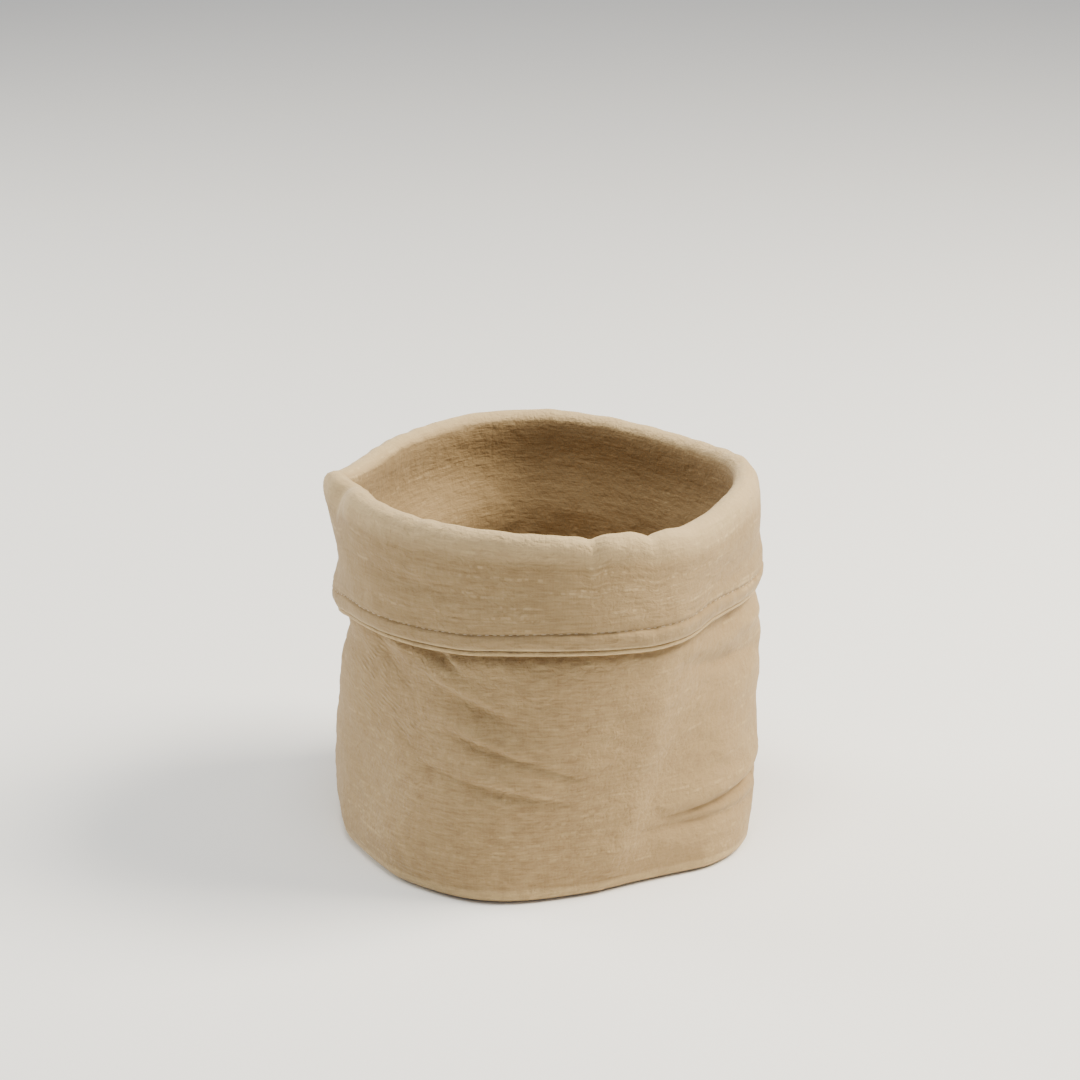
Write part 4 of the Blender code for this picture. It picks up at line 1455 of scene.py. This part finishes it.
@dataclass(frozen=True)
class LinenFinish:
    """Washed natural linen in plain weave. Lengths are in metres."""

    name: str
    light: tuple[float, float, float] = (0.43, 0.304, 0.152)
    dark: tuple[float, float, float] = (0.27, 0.175, 0.083)
    pitch: float = 0.00066  # from thread to thread
    streak_thickness: float = 0.0012
    streak_length: float = 0.007
    rib_thickness: float = 0.0030
    rib_length: float = 0.009
    slub_spacing: float = 0.0017
    slub_length: float = 0.0034
    slub_amount: float = 0.7
    slub_tone: float = 0.48
    crease_size: float = 0.0075
    pebble_size: float = 0.0020
    gather_spacing: float = 0.0026
    cloud_size: float = 0.045
    cloud_tone: float = 0.13
    speck_size: float = 0.006
    # painted shade in the cloth's hollows and painted light on its ridges, so much
    painted_fold_shading_tone: float = 0.035  # for each millimetre of lift
    # lighter where rubbed, and painted highlight on the rim's crest, the hem and the lip
    wear_and_highlight_tone: float = 1.10
    seam_width: float = 0.7  # millimetres, as the seam's distance is
    seam_tone: float = -0.02
    weave_depth: float = 0.00009
    crease_depth: float = 0.0012
    pucker_depth: float = 0.00055
    seam_depth: float = 0.00007
    rumple: float = 1.0
    sheen: float = 0.12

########

Task details => Reproduce the full listing exactly.

The solution =>
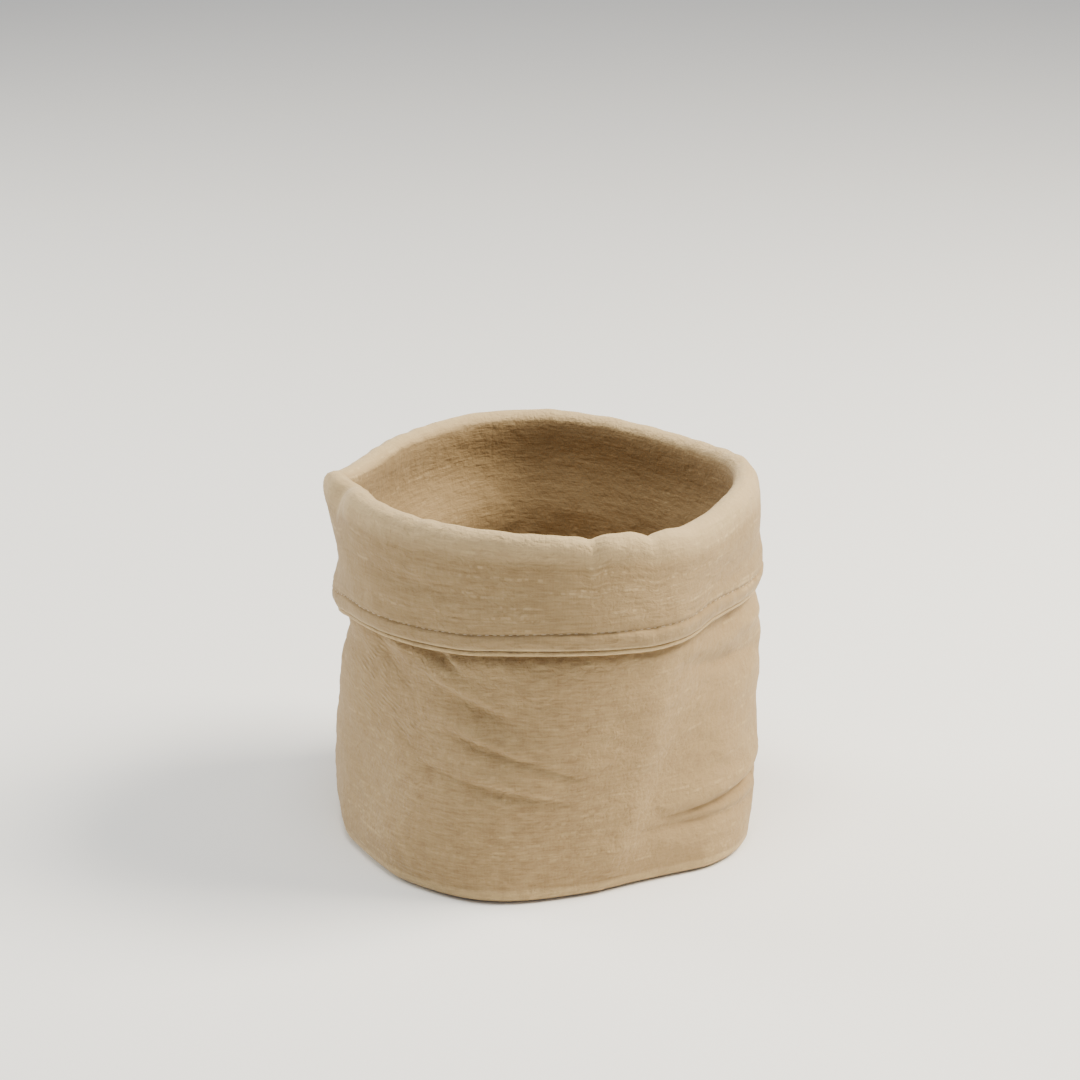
Write part 4 of the Blender code for this picture. It picks up at line 1455 of scene.py. This part finishes it.
@dataclass(frozen=True)
class LinenFinish:
    """Washed natural linen in plain weave. Lengths are in metres."""

    name: str
    light: tuple[float, float, float] = (0.43, 0.304, 0.152)
    dark: tuple[float, float, float] = (0.27, 0.175, 0.083)
    pitch: float = 0.00066  # from thread to thread
    streak_thickness: float = 0.0012
    streak_length: float = 0.007
    rib_thickness: float = 0.0030
    rib_length: float = 0.009
    slub_spacing: float = 0.0017
    slub_length: float = 0.0034
    slub_amount: float = 0.7
    slub_tone: float = 0.48
    crease_size: float = 0.0075
    pebble_size: float = 0.0020
    gather_spacing: float = 0.0026
    cloud_size: float = 0.045
    cloud_tone: float = 0.13
    speck_size: float = 0.006
    # painted shade in the cloth's hollows and painted light on its ridges, so much
    painted_fold_shading_tone: float = 0.035  # for each millimetre of lift
    # lighter where rubbed, and painted highlight on the rim's crest, the hem and the lip
    wear_and_highlight_tone: float = 1.10
    seam_width: float = 0.7  # millimetres, as the seam's distance is
    seam_tone: float = -0.02
    weave_depth: float = 0.00009
    crease_depth: float = 0.0012
    pucker_depth: float = 0.00055
    seam_depth: float = 0.00007
    rumple: float = 1.0
    sheen: float = 0.12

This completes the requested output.